Rosemary from Flagstaff Hill said in the past two years while visiting London it had cost her about ten pounds for a return trip to the city.
"And as far as other trains go, what used to be British Rail — they're all different now and different companies — it was 15 pounds one way, or about 32 pounds return," she said.
But Mr Knoll was adamant the Government would retain control of the network's fares and overall operation even if it was run by private companies.
"We guaranteed yesterday that we would control the fares and the frequency," he said.
"We guaranteed there will be no service reductions as a result of this.
"In fact, we expect there will be a strong increase in the services we're able to provide."
Where's the profit?In an interview with the ABC last month, Mr Knoll admitted that public transport "would never make money".
He said of the few public transports networks in the world that did return a profit, they did so by owning associated property such as hotels and retail rather than by providing the transport service itself.
Rail, Tram & Bus Union state secretary Darren Phillips said allowing private companies to operate the system created questions about where they expected to achieve profits in Adelaide.
"They [the Government] are saying they're not going to raise fares or cut services and they haven't said they're going to reduce wages and conditions," he said.
"All that's left is for the taxpayers to foot the bill for this supposed profit that a private operator would be seeking, understandably, as a business."
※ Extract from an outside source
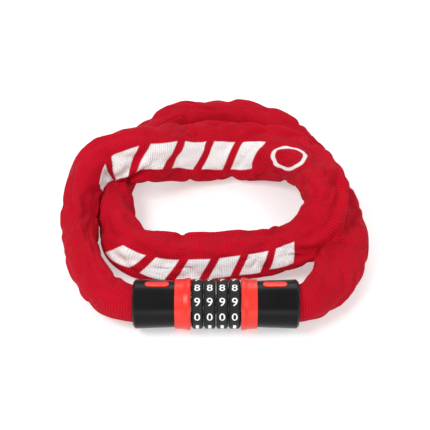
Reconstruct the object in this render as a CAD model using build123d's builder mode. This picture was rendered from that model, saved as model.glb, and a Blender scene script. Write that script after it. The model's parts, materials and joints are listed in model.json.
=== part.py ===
"""Four-dial combination chain lock: a barrel lock on a square-link chain in a fabric sleeve.

Millimetres. The origin is under the middle of the barrel, on the surface that it lies on.
+X runs along the barrel, +Y towards the back of the coiled chain, +Z up.
"""

from build123d import *
from math import cos, radians, sin, tan
import os

os.makedirs("parts", exist_ok=True)

# ---------------------------------------------------------------- driving dimensions

# barrel, measured along X from its middle
barrel_half_length = 59.0
cap_start = 29.3
collar_start = 17.9
axis_height = 18.8          # the collar lips rest on the surface
cap_bore_radius = 15.0
cap_outer_radius = 17.6     # at the chain end
cap_neck_radius = 16.6      # at the collar
cap_chamfer = 1.6
collar_lip_radius = 18.8
collar_waist_radius = 18.0
collar_bore_radius = 12.2

# number dials and the tumbler rings inside them
dial_count = 4
dial_pitch = 8.8
dial_width = 8.5
dial_radius = 17.7
dial_edge_radius = 15.9
dial_crest_width = 6.1
dial_bore_radius = 11.05
tumbler_radius = 11.0
tumbler_bore_radius = 7.1
tumbler_width = 5.2
tumbler_notch_width = 3.6
tumbler_notch_radius = 8.8
spline_count = 10
spline_radius = 0.8
spline_groove_radius = 0.95

# core tube, bolt and end bodies
tube_radius = 7.0
tube_bore_radius = 4.6
tube_slot_width = 3.2
tube_end = 19.8
tube_tail = 32.0
bolt_radius = 4.5
bolt_tip = 19.5
tooth_radius = 8.3
tooth_width = 2.4
tooth_length = 2.6
neck_face = 20.9
neck_radius = 12.0
body_radius = 14.2
body_end = 49.0
yoke_slot_start = 35.2
yoke_slot_height = 5.5
pin_clearance = 0.05
chain_pin_x = 46.0
chain_pin_radius = 2.5
chain_pin_half_length = 12.0
roll_pin_x = 26.0
roll_pin_radius = 1.25
roll_pin_half_length = 11.0
retainer_start = 17.7
retainer_width = 1.5
retainer_groove_radius = 6.3
retainer_outer_radius = 10.8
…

Mr Phillips challenged Mr Knoll to reveal the models "that work elsewhere", along with the "facts you're relying on, so we've got something we can actually challenge".
Mr Knoll said the outsourcing of Adelaide's bus operations in 2000 resulted in a 15 per cent increase in patronage in ensuing years.
In the Government's own survey released yesterday, however, participants said the bus network was more unreliable and unsatisfactory than the city's trains and trams.